What’s more, France is one of the safest places to buy property on continental Europe. When did you last hear of someone buying an illegal property in the Dordogne or Brittany?

For peace of mind, the buyer is so well protected in the purchase process there’s even a seven-day cooling off period to change your mind. France is certainly a ‘safe haven’ and a much more affordable one than super-safe Switzerland. The French have embraced hybrid working big time too and the ‘race for space’ continues to revive rural markets, including southwest and central France. Your money goes a long way in the Charente, Loire, Vienne, and the Limousin, for example.

There are many British buyers applying for long-stay visas, having fallen in love with the traditional, rural lifestyle of many French regions. As a long-term investment it can also offer great returns, with the world’s highest number of tourists (82.6 million in 2022) allowing homeowners in France to rent out their properties and make significant financial gains on their property

Where to Buy Property in France

The south-west of France tends to be one of the most popular areas, for its climate, cuisine and beautiful countryside peppered with charming bastide towns or villages.

The Dordogne, in the Aquitaine region, is always a favourite with UK buyers and prices have fallen by as much as 50 per cent. Bijou village houses go from under €100,000 and three-bedroom family houses with good-sized gardens for €200,000.

Don’t be shy about haggling as many homes have been languishing on the market for a good couple of years. The Lot-et--Garonne is a similar scenario.

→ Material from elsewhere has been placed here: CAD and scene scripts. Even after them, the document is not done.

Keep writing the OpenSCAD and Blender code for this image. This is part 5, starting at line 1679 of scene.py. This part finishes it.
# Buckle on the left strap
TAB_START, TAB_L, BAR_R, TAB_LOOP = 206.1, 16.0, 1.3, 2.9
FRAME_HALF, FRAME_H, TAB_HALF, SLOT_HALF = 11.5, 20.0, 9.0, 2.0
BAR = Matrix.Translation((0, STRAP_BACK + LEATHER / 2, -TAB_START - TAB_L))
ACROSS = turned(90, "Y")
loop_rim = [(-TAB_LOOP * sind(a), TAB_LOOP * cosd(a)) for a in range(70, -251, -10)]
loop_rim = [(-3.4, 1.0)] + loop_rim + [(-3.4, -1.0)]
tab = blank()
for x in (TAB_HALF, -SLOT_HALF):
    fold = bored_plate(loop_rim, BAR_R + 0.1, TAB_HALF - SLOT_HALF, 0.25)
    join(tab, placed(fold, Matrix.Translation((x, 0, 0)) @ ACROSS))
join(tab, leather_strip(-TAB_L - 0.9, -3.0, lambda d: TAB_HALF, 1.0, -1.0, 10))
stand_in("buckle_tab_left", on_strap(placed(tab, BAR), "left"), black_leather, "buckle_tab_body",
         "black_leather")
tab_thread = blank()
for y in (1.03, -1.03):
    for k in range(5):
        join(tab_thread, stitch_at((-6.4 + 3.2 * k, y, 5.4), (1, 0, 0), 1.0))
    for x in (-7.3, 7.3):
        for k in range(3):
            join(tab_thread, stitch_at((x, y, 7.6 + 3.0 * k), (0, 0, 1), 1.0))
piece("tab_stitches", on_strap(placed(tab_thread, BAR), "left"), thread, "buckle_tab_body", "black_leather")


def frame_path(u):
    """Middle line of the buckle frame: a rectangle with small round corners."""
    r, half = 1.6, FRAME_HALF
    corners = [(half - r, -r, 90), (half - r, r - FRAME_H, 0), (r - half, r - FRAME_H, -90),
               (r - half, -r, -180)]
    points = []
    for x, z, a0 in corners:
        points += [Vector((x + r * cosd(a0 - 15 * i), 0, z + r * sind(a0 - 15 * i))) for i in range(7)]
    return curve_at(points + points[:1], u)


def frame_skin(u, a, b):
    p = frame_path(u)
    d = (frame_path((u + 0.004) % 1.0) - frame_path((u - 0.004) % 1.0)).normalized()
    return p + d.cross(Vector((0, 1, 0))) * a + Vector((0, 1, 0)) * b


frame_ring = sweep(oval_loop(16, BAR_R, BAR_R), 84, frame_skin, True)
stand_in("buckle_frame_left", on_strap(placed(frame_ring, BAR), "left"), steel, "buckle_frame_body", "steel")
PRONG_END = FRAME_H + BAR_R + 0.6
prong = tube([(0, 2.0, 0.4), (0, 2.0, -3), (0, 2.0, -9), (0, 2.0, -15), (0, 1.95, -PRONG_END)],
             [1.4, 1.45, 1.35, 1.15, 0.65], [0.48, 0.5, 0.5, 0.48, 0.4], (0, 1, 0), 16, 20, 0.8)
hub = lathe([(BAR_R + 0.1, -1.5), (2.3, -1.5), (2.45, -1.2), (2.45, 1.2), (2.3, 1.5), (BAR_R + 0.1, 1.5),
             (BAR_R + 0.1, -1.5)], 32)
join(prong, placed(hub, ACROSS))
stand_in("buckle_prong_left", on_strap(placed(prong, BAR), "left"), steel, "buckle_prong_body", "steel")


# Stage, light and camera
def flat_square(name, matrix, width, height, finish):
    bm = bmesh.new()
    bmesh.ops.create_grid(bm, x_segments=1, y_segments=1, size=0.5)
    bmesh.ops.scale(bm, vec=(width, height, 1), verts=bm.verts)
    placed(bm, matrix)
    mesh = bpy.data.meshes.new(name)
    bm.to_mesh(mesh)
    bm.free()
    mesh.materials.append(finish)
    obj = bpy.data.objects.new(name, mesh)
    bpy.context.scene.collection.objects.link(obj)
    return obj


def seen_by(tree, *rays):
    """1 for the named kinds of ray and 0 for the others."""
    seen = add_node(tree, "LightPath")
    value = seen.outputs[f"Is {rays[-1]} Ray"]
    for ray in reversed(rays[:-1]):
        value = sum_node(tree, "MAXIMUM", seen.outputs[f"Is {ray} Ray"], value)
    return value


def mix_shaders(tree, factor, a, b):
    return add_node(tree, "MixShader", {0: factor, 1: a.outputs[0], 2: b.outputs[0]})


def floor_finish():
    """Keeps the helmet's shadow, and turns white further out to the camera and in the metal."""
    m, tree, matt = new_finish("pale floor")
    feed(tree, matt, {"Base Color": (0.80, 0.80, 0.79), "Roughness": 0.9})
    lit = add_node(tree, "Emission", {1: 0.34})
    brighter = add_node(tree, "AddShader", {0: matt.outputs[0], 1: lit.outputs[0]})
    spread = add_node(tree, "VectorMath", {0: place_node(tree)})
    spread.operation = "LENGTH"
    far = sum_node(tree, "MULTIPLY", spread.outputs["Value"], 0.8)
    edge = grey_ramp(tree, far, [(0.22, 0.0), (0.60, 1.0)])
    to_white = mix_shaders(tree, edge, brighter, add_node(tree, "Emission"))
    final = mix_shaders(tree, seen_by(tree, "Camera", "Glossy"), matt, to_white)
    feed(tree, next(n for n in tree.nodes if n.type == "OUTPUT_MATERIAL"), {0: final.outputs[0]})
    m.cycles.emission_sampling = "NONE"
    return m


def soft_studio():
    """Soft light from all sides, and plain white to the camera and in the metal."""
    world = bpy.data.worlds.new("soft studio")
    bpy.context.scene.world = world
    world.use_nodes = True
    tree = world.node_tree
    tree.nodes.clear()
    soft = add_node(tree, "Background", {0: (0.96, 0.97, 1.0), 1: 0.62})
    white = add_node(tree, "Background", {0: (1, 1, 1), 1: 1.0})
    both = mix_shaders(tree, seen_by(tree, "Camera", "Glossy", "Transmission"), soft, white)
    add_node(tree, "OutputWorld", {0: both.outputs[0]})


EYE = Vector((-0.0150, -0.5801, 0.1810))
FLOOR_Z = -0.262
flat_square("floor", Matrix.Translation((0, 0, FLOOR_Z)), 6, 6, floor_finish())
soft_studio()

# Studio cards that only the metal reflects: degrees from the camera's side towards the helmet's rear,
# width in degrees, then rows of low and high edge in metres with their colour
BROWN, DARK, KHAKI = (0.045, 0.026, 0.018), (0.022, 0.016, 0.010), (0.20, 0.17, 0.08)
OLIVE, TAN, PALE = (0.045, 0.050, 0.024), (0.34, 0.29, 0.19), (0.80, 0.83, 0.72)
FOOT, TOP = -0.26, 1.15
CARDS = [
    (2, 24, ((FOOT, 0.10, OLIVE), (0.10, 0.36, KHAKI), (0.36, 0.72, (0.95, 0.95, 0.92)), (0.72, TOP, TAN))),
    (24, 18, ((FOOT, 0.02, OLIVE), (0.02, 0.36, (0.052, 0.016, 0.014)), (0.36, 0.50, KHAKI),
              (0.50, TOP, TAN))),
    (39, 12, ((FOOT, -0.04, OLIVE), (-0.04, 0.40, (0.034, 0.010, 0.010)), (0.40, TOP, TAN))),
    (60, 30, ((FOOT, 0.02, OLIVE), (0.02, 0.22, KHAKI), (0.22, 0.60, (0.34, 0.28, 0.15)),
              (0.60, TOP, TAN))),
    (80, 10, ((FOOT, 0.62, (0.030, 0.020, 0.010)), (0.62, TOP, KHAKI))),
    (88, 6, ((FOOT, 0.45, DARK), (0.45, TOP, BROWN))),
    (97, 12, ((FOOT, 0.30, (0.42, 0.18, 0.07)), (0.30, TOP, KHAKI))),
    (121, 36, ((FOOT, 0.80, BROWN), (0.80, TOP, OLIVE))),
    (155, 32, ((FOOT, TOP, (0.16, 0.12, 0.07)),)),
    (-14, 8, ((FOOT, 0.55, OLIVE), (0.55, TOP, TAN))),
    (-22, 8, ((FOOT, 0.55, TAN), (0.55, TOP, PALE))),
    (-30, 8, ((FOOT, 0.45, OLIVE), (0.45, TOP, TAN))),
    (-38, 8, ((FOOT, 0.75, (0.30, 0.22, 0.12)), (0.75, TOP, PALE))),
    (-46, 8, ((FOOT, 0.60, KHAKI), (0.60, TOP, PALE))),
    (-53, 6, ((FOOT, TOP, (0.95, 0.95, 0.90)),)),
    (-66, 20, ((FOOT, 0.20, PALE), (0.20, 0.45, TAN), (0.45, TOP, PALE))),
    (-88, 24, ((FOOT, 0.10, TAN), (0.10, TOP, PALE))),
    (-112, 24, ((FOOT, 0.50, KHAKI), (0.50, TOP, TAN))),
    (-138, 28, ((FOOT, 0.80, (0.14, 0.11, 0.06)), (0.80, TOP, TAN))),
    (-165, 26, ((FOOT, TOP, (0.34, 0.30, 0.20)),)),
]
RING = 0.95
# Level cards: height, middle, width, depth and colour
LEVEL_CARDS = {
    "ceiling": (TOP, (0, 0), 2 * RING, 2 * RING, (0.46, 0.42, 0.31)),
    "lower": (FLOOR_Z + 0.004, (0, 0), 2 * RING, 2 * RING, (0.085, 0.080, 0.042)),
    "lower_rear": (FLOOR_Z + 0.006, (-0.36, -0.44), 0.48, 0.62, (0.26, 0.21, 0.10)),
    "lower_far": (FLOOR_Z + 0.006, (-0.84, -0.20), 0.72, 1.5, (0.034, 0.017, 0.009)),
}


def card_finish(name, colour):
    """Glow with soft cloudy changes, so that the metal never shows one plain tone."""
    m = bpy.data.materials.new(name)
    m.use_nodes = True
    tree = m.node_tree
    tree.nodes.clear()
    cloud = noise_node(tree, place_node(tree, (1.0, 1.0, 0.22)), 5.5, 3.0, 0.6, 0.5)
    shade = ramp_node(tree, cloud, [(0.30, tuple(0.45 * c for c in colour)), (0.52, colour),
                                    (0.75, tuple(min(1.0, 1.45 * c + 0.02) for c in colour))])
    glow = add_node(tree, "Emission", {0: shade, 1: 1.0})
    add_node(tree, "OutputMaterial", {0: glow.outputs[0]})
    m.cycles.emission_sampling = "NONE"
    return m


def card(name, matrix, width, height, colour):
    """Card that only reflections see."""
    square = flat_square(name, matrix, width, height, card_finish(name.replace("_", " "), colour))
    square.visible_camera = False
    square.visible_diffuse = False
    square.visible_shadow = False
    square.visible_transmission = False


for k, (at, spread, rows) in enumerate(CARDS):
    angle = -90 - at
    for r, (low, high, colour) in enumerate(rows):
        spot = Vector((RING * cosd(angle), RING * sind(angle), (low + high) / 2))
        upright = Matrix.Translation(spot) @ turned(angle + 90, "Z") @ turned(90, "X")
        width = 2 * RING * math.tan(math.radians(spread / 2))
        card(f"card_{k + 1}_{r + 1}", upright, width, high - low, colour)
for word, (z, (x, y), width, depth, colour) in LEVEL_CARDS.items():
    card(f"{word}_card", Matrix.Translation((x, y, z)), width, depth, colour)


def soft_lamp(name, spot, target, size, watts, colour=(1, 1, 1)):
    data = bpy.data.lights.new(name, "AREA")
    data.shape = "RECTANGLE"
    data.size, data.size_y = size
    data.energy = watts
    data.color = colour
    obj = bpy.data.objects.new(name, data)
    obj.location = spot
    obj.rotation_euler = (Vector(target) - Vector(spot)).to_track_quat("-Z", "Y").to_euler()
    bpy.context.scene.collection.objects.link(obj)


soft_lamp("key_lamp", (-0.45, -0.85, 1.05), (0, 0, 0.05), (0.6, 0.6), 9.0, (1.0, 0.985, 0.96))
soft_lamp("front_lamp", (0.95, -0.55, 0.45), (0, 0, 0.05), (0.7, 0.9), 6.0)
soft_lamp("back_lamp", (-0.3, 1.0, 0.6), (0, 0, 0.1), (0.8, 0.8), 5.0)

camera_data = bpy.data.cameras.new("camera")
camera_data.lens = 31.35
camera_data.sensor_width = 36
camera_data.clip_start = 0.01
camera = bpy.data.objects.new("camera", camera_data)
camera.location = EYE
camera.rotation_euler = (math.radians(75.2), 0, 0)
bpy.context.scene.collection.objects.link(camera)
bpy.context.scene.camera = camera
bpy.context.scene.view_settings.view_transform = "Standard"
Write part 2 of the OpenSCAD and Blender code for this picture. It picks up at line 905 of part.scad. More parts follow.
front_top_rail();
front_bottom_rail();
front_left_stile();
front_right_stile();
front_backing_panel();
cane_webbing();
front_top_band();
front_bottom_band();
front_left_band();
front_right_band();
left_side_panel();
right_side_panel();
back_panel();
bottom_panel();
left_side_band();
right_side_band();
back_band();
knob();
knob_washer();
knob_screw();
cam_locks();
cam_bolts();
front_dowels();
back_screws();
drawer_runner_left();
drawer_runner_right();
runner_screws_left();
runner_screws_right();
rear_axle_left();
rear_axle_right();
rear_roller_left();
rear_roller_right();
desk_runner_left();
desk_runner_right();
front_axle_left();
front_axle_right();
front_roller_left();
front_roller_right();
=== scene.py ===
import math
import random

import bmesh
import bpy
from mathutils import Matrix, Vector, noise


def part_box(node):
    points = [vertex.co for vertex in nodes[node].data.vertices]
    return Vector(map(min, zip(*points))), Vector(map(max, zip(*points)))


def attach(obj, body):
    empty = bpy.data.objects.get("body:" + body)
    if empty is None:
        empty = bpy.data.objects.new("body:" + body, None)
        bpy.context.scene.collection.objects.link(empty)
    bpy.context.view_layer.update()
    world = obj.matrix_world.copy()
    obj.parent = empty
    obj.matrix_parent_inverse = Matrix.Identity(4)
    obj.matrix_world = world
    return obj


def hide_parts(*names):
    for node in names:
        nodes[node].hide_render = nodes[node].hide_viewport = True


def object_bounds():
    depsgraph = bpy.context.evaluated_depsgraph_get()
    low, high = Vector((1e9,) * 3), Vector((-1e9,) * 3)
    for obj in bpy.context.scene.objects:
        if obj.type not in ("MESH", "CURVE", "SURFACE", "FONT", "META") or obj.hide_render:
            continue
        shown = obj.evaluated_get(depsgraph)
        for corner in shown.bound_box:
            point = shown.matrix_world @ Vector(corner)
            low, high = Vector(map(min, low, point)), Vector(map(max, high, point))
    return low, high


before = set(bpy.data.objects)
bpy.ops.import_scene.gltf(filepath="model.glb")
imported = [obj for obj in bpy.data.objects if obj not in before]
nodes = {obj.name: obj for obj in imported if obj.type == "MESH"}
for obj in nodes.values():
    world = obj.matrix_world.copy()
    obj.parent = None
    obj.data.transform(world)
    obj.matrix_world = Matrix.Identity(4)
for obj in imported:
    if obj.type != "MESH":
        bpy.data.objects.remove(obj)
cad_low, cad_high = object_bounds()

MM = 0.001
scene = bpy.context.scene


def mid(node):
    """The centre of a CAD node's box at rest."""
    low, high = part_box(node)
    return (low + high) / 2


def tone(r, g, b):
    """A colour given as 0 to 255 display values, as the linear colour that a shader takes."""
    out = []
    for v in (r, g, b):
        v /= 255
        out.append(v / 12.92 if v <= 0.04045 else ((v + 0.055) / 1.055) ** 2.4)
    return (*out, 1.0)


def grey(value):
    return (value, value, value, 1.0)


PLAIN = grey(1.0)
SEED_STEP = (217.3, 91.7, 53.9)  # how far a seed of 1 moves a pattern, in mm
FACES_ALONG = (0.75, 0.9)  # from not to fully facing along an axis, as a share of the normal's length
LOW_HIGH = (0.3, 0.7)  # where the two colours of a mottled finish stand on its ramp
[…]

The market in Gascony is a little bit more lively, and there’s been a growing demand for Poitou-Charentes in the past couple of years, where you can get a three-bed home for €150,000 or a charming renovated watermill for less than €250,000. 

Another area growing in popularity is the Pyrenees-Orientales region for its combination of mountains, chic coastal towns and its proximity to Spain. The lovely village of Ceret, the vibrant city of Perpignan or the chic town of Collioure are all worth a look.

Or the Languedoc-Roussillon area offers a cheaper option to über-pricey Provence or the Cote d’Azur, with cities such as Montpellier, a dynamic, high-tech industrial city with an arty, bohemian culture.

The countryside has vineyards and lavender fields like Provence, the Mediterranean is on the doorstep, but for €150,000 you can get a flat in Montpellier, or a country cottage or village property without much land but in good repair.

There’s no doubt that the Cote’Azur remains THE place to own a holiday home on the Med for many wealthy buyers from around the world but prices haven’t nose-dived and the hotspots around Nice, St Tropez, Cannes, Antibes and Mougins are all still much in demand. Look for nearby villages to these hotspots for greater affordability. 

Up in the north, Brittany and Normandy are great options for people who like their places in the sun not too hot, but still averaging 5ºC higher than in southern England.

The fishing villages are a great attraction, with restaurants on the harbourside, but inland you have the weekly markets, chateaux, green countryside and a wonderful infrastructure, all just a hop over the Channel. That convenience pushes seaside prices up, but go a few miles inland and sizeable farmhouses go from €250,000, cottages from €85,000.

Go into the less populated interior of France - the Auvergne and the Limousin, for example - and prices drop even more, so it's well worth investigating these beautiful and dramatic regions of France a little further. 

Paris, like London, has bucked the national trend, and prices are still rising, while the French Alps remain our most popular ski-property location, with the Three Valleys as popular as ever. For investors, the dual-season returns of the prime Alpine resorts are hard to beat for returns. 

If you love classic French red wines then a fantastic area is that of the Entre deux Mers around the elegant city of Bordeaux, where many homes come with a small vineyard.